JFJ director Susan Goffe interjected.

"These 14 years have been very difficult for us. We have made some headway, and we are proud of that, but there is so much more we could have achieved if we had the funds to do so," Goffe said.

"I will tell you that at our board meetings, for example, we sometimes are able to buy only some jerk chicken for the directors to eat, and that is about it," she stated.

Gomes said that when the JFJ started its advocacy 14 years ago, it had to depend on the voluntary efforts of persons who wanted to right the injustices perpetrated on the people of Jamaica by the State. She added that now the situation has changed significantly.

"The money we get, and we are very thankful for what we have received, is used to assist those who would never have an opportunity to get redress or have their voices heard," she said.

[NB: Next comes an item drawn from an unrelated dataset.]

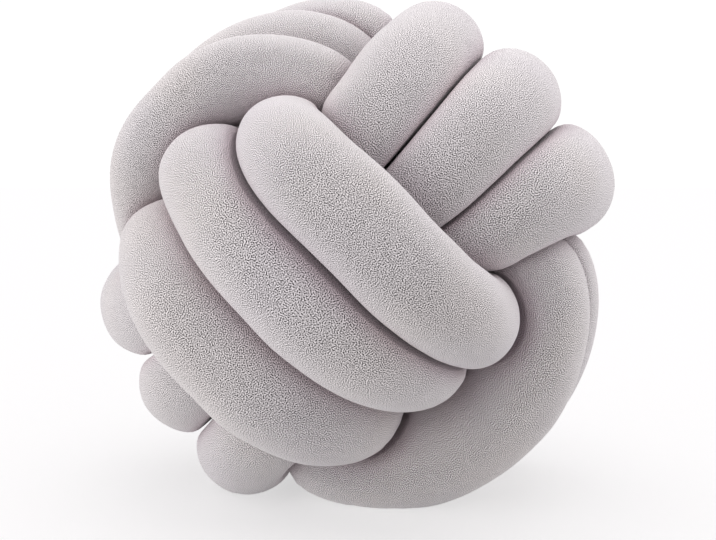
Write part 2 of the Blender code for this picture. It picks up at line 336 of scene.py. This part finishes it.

The JFJ executive director said that now the JFJ is able to hold regular fora on human rights across the island to let the people of Jamaica understand and can appreciate what their rights are and how to access

these rights.

Further, Gomes stated that JFJ now has a communication specialist to interact better with the public and to advance the work of the organisation, in-house researchers who will sift through the various documents and in-house lawyers who work on behalf of JFJ in the interest of those who seek guidance and assistance.

"At present we are receiving over 70-odd cases per month. That is a heavy load, and we use whatever money we get to ensure that the JFJ can provide a genuine service. I state quite emphatically that we do not have money to splash, we do not have money to splurge. The JFJ is cash-strapped but we continue to build and grow in the interest of those who need us most. That is our situation, we are not awash with cash," an emotional Gomes said.